BEGIN Material for this task
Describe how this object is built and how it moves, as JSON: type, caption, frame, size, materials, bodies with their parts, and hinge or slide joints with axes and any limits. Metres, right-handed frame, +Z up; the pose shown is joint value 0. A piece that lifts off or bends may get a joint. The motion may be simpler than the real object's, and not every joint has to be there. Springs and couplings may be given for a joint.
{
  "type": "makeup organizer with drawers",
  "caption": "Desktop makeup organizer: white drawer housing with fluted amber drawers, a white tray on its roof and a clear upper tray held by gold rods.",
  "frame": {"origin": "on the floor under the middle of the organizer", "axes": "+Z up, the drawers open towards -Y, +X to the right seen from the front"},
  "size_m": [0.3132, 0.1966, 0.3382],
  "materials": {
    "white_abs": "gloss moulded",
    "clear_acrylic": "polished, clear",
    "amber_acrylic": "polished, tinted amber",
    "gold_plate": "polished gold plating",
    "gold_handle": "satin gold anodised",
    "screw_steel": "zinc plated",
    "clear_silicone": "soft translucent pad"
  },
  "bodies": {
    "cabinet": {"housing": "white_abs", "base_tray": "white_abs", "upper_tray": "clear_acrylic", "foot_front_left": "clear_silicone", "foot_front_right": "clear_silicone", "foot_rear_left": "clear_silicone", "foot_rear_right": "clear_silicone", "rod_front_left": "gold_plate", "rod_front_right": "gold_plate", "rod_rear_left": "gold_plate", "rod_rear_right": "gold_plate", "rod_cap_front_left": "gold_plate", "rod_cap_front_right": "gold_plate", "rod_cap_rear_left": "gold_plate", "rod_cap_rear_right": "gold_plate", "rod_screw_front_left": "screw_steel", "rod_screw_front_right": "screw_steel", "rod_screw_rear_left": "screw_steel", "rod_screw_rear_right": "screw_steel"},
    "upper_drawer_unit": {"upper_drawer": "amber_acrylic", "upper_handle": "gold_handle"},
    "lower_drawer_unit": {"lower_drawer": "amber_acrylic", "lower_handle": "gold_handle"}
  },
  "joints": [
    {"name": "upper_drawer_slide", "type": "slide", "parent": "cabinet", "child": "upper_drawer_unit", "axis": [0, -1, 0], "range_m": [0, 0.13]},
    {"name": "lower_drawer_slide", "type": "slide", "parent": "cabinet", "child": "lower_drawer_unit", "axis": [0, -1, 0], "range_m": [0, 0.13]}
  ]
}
END Material for this task
BEGIN Material for this task
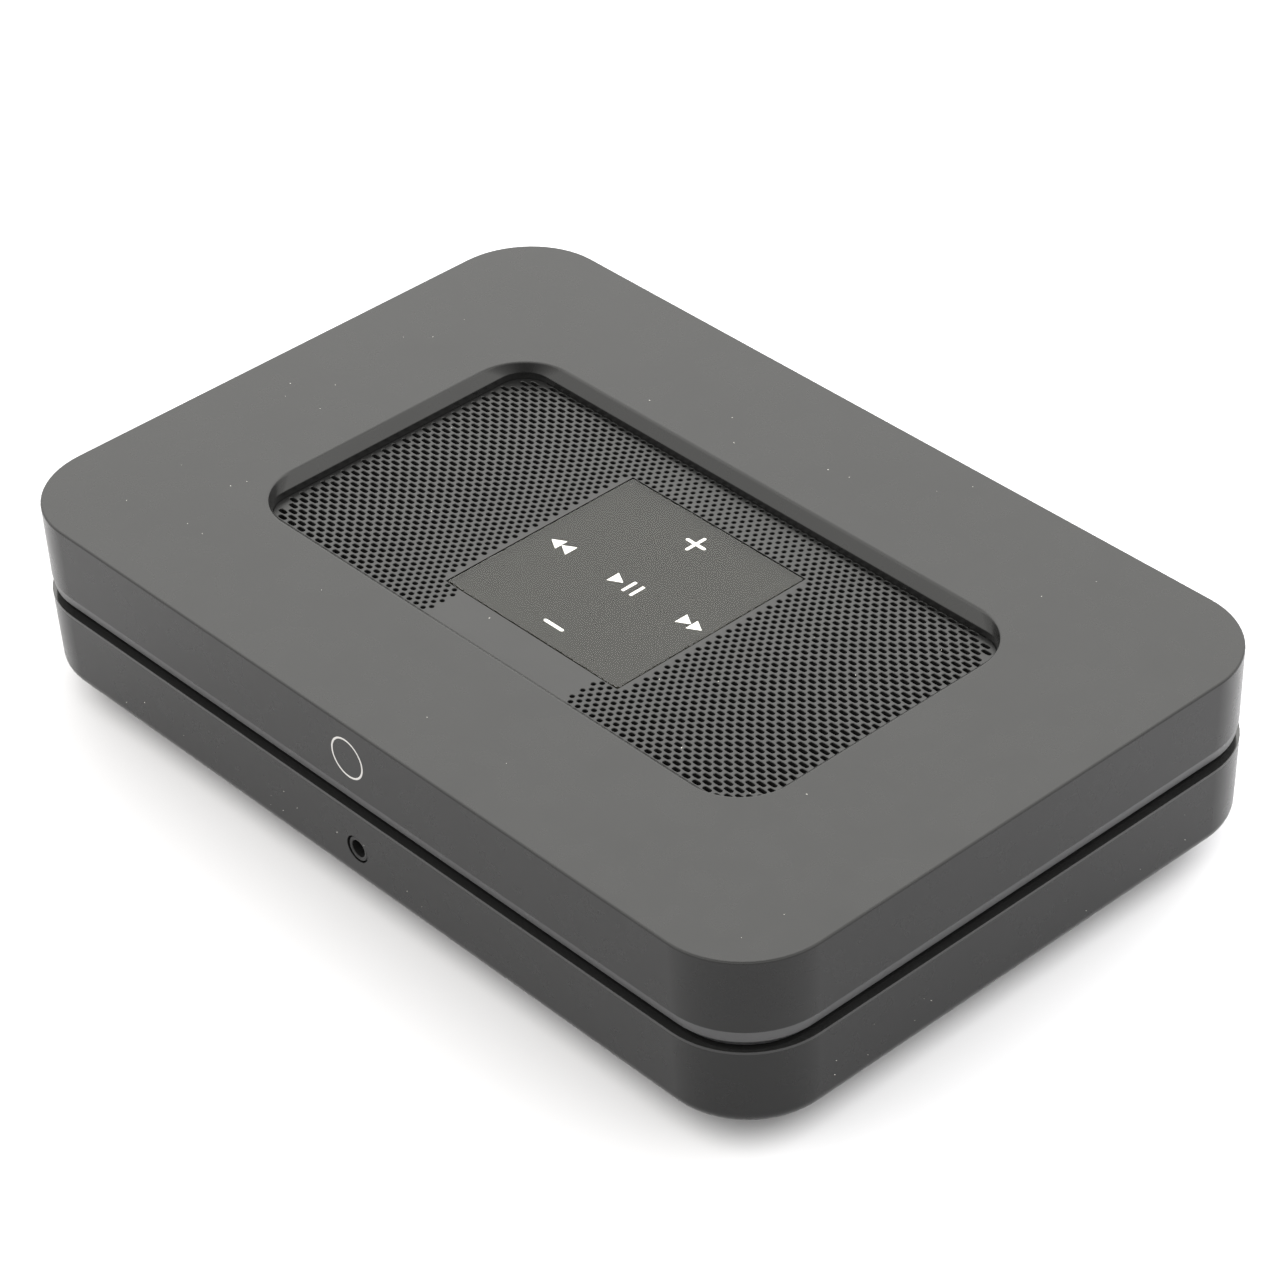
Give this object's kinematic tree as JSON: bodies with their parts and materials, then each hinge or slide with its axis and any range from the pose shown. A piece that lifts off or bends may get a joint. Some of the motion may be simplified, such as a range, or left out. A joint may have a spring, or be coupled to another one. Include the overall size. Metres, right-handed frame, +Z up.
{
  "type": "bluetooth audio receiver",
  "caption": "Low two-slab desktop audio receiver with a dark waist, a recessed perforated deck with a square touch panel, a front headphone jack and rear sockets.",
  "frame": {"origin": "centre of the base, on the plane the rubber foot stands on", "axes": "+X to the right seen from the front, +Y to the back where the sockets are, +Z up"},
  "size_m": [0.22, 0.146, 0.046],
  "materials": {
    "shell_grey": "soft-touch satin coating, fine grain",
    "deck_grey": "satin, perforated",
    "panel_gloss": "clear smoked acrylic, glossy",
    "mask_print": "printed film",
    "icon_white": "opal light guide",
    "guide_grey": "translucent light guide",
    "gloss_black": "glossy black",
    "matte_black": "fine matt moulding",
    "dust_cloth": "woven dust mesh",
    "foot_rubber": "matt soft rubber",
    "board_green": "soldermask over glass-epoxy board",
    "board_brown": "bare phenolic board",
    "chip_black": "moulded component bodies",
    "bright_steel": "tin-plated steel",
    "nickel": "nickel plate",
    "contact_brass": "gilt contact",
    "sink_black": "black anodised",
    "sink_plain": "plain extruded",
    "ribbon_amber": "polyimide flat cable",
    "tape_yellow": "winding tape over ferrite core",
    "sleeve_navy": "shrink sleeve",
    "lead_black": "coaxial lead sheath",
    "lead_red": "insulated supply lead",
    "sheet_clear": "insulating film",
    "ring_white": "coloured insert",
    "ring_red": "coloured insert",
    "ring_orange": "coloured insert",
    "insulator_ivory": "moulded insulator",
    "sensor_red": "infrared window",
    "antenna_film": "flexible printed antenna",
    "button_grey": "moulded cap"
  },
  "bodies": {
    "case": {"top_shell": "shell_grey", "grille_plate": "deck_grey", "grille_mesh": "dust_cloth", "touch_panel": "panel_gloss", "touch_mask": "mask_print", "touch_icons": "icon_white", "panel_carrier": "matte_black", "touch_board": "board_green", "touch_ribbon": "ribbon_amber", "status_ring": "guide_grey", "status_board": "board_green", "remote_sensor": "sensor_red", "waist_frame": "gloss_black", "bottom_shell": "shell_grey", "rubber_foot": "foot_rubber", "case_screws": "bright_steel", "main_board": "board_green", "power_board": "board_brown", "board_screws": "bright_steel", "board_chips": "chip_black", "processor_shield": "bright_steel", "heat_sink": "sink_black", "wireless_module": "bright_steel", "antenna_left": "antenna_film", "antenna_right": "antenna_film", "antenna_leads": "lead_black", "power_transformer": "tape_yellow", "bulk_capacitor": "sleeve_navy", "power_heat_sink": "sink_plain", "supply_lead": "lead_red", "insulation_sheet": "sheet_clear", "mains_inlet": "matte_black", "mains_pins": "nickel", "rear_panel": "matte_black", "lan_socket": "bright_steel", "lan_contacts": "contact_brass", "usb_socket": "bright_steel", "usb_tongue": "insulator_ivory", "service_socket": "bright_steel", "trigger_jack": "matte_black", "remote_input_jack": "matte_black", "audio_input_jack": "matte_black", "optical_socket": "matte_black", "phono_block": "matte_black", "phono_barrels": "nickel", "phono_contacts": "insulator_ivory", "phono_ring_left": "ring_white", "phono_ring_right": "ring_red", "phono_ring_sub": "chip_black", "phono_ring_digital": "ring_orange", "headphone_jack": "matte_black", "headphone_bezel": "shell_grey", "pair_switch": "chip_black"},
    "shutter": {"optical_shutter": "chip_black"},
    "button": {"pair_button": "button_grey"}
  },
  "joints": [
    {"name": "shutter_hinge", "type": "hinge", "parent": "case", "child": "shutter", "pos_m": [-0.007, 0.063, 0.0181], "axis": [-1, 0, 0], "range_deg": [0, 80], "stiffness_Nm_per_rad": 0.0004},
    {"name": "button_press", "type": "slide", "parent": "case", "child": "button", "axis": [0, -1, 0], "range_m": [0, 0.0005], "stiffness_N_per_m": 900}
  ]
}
END Material for this task
BEGIN Material for this task
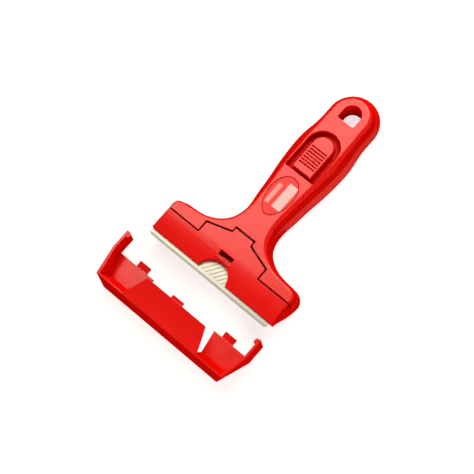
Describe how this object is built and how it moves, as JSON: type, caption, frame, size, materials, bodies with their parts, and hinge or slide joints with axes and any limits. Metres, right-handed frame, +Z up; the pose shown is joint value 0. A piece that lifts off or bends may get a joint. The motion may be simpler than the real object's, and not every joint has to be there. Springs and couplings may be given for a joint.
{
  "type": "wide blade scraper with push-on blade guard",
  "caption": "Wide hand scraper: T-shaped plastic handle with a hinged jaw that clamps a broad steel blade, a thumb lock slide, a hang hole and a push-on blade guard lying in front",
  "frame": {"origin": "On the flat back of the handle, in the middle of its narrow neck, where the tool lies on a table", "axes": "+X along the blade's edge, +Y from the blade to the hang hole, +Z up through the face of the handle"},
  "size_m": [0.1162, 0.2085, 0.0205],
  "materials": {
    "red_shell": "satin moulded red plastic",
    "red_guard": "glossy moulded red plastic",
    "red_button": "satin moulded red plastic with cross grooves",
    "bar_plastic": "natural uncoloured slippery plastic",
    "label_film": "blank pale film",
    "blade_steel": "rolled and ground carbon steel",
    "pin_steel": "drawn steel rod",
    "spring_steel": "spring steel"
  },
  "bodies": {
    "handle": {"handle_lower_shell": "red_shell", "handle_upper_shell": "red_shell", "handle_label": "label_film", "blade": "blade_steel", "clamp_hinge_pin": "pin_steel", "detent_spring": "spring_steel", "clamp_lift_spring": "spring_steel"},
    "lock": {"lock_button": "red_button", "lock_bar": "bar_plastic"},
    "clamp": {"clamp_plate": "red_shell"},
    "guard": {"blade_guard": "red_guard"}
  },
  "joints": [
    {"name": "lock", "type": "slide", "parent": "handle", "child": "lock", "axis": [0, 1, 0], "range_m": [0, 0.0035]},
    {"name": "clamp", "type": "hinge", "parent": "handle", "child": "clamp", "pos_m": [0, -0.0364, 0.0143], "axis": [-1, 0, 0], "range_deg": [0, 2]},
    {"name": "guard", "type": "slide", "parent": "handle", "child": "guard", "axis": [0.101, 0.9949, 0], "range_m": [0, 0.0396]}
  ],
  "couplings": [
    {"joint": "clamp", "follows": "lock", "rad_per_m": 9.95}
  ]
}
END Material for this task
**Goal of the exercise**
Which lines contain "that"? Show each of them.

**Output for this exercise**
Describe how this object is built and how it moves, as JSON: type, caption, frame, size, materials, bodies with their parts, and hinge or slide joints with axes and any limits. Metres, right-handed frame, +Z up; the pose shown is joint value 0. A piece that lifts off or bends may get a joint. The motion may be simpler than the real object's, and not every joint has to be there. Springs and couplings may be given for a joint.
Give this object's kinematic tree as JSON: bodies with their parts and materials, then each hinge or slide with its axis and any range from the pose shown. A piece that lifts off or bends may get a joint. Some of the motion may be simplified, such as a range, or left out. A joint may have a spring, or be coupled to another one. Include the overall size. Metres, right-handed frame, +Z up.
Describe how this object is built and how it moves, as JSON: type, caption, frame, size, materials, bodies with their parts, and hinge or slide joints with axes and any limits. Metres, right-handed frame, +Z up; the pose shown is joint value 0. A piece that lifts off or bends may get a joint. The motion may be simpler than the real object's, and not every joint has to be there. Springs and couplings may be given for a joint.
  "caption": "Wide hand scraper: T-shaped plastic handle with a hinged jaw that clamps a broad steel blade, a thumb lock slide, a hang hole and a push-on blade guard lying in front",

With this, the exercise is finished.